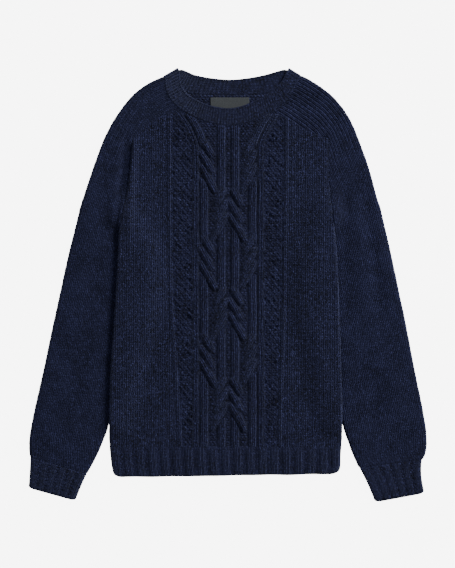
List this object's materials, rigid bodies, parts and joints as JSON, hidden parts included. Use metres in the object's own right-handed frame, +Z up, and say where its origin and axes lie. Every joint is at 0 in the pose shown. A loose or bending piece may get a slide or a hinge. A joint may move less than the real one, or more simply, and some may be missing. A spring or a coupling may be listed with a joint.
{
  "type": "cable knit sweater, laid flat",
  "caption": "Round-neck knitted pullover laid flat, with rope cables down the front, saddle sleeves and ribbed edges.",
  "frame": {"origin": "on the flat underside of the back panel, on the middle line of the body", "axes": "+Z up out of the front, +Y from the hem to the neck, +X across the body"},
  "size_m": [0.6549, 0.7142, 0.016],
  "materials": {
    "knit": "heathered navy wool, brushed",
    "rib": "navy wool rib",
    "label": "woven tape"
  },
  "bodies": {
    "root": {"front_panel": "knit", "back_panel": "knit", "sleeve_left": "knit", "sleeve_right": "knit", "neckband": "rib", "hem_rib_front": "rib", "hem_rib_back": "rib", "cuff_rib_left": "rib", "cuff_rib_right": "rib", "neck_label": "label"}
  },
  "joints": []
}
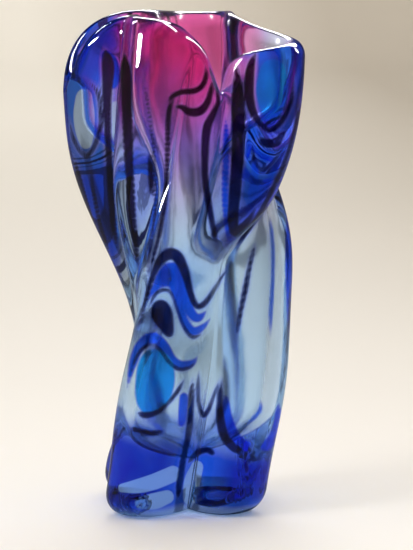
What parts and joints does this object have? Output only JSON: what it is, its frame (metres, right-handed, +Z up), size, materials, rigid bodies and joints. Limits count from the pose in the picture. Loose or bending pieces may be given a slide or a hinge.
——
• [SET PROBLEM]:
Give the entries again in full, exactly as they are written.

• [COMPLETED EXERCISE]:
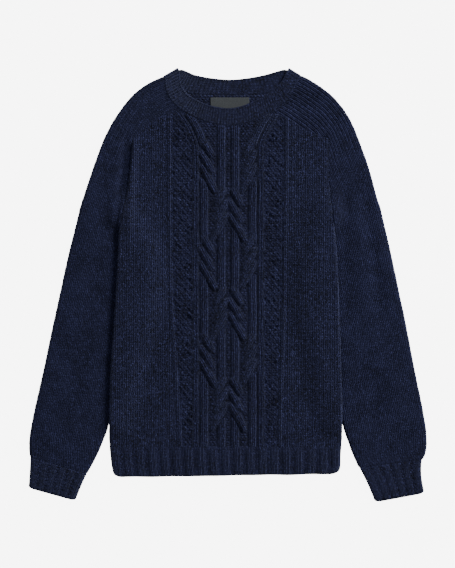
List this object's materials, rigid bodies, parts and joints as JSON, hidden parts included. Use metres in the object's own right-handed frame, +Z up, and say where its origin and axes lie. Every joint is at 0 in the pose shown. A loose or bending piece may get a slide or a hinge. A joint may move less than the real one, or more simply, and some may be missing. A spring or a coupling may be listed with a joint.
{
  "type": "cable knit sweater, laid flat",
  "caption": "Round-neck knitted pullover laid flat, with rope cables down the front, saddle sleeves and ribbed edges.",
  "frame": {"origin": "on the flat underside of the back panel, on the middle line of the body", "axes": "+Z up out of the front, +Y from the hem to the neck, +X across the body"},
  "size_m": [0.6549, 0.7142, 0.016],
  "materials": {
    "knit": "heathered navy wool, brushed",
    "rib": "navy wool rib",
    "label": "woven tape"
  },
  "bodies": {
    "root": {"front_panel": "knit", "back_panel": "knit", "sleeve_left": "knit", "sleeve_right": "knit", "neckband": "rib", "hem_rib_front": "rib", "hem_rib_back": "rib", "cuff_rib_left": "rib", "cuff_rib_right": "rib", "neck_label": "label"}
  },
  "joints": []
}
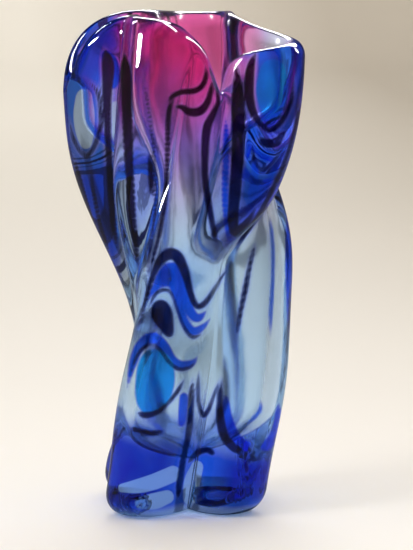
What parts and joints does this object have? Output only JSON: what it is, its frame (metres, right-handed, +Z up), size, materials, rigid bodies and joints. Limits count from the pose in the picture. Loose or bending pieces may be given a slide or a hinge.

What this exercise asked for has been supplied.